Tooling matters here because triage is where most teams burn the most calendar time. If your inventory is a spreadsheet, triage takes hours. If your inventory is queryable, triage takes minutes. Use safeguard_search_components with the advisory's package coordinates to get a yes-or-no answer in seconds. If the answer is yes, the incident is open.
Phase two: scope
Scope answers two questions. Where does the affected component exist, and what does it touch? The deliverable is a scope document with three lists: a list of products, a list of projects within those products, and a list of environments where deployed artifacts contain the component.
The first list comes from your component graph. The second list comes from your project-to-product mapping. The third list comes from your runtime telemetry, which is the part most programs get wrong because they treat build-time SBOMs as if they were deployment manifests. They are not. A component in your repo may not be in your running container, and a component in your container may not be in your running pod.
Use safeguard_get_component_projects to expand from a component to every project that includes it, then safeguard_list_assets filtered by the component coordinates to find runtime instances. Cross-check the two lists. The intersection is your real scope. Components that appear in projects but not assets are likely candidates for safe upgrade. Components that appear in assets but not projects are evidence of drift and should be flagged in the lessons-learned phase.
Phase three: contain
Contain answers a different question. What can we stop right now to prevent the situation from getting worse?

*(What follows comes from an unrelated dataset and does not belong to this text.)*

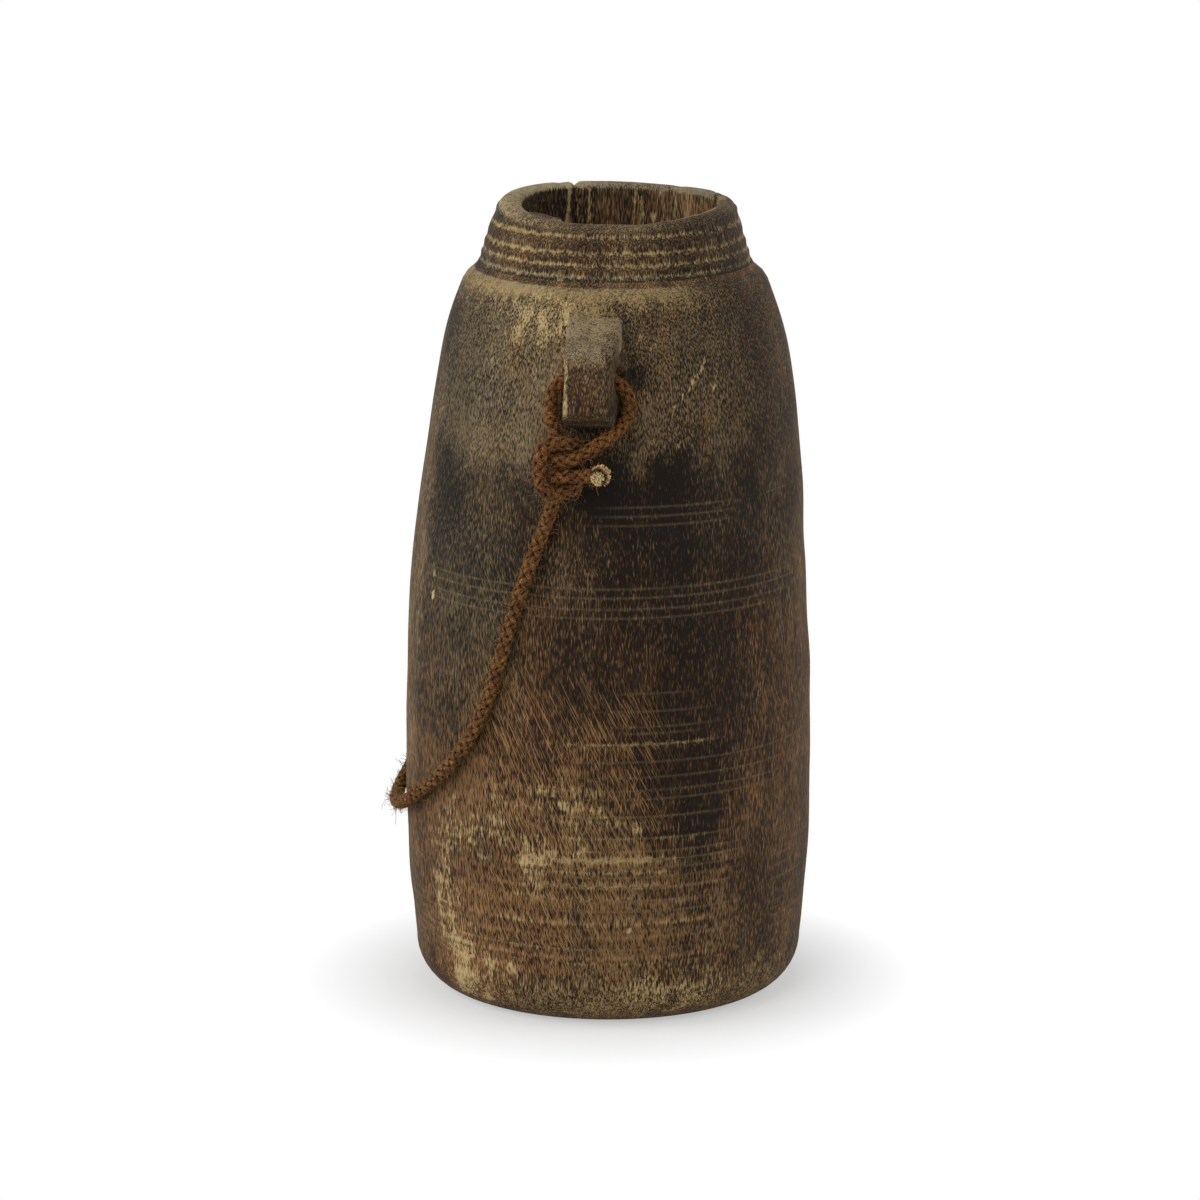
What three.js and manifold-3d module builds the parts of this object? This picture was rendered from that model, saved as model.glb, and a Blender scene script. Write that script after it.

Containment is not remediation. Containment is a tourniquet. It might be ugly, it might cost performance, it might break a feature flag in staging, but it stops the bleeding.
For supply chain incidents, containment usually takes one of three shapes. You can block the affected component at the registry proxy, so no new build pulls it. You can add a policy gate that fails any pipeline trying to ship the component. Or you can disable the feature path in production that uses the component, if the component is optional.
Block-at-the-proxy is the most powerful option but the most disruptive. Use it when the advisory is critical and you have evidence of active exploitation. Policy gates are the right default for everything else. Create a gate with safeguard_create_policy_gate and link a policy that fails the build on the affected coordinates. Communicate the block so engineering teams do not waste time debugging mysterious failures.
Phase four: remediate
Remediate answers the question of what permanently fixes this. Remediation is not the patch. Remediation is the patch plus the verification plus the asset update plus the closure of the original ticket. Half-finished remediation is the most common cause of repeat incidents.
For each affected project, the remediation work has three parts. First, identify the upgrade path. Second, apply it through your normal pull request process. Third, verify the deployed asset no longer contains the affected version. Use safeguard_get_remediation_plan to generate the upgrade path automatically. Use safeguard_fix_vulnerability to open the pull request. Use safeguard_get_asset after the next deployment to confirm the new asset no longer reports the finding.
The runbook should require all three confirmations before the project is marked remediated. Skipping the third confirmation is how teams find themselves three weeks later with the same CVE in production because someone reverted the merge during a hotfix.
Phase five: learn
Learn is the phase that gets cut when calendars are tight. Do not cut it. The learn phase produces three artifacts: a timeline, a list of contributing factors, and a list of changes to the runbook.
The timeline should be in machine-readable form so you can compute mean time to detect, scope, contain, and remediate over your incident history. The contributing factors should be specific: not "we did not have visibility" but "we did not scan the image registry, so containers built outside CI were invisible." The runbook changes should be small and pointed: rename a phase, add a check, replace a manual step with an automated one.
Pull the timeline from safeguard_get_audit_logs filtered to the incident time window. Most of your runbook actions leave audit entries, and that is your timeline backbone. Add the human decisions on top, and you have a defensible postmortem with no narrative gaps.
Making the runbook live
A runbook is only useful if people use it. Three habits keep it alive. First, every incident references the runbook explicitly in the response channel, with the current phase named. Second, every incident closes with a runbook diff: what was added, what was removed, what was clarified. Third, the runbook is reviewed quarterly even when no incidents have happened, because the absence of incidents is also data.
The runbook is not a document. It is a control. Treat it like one.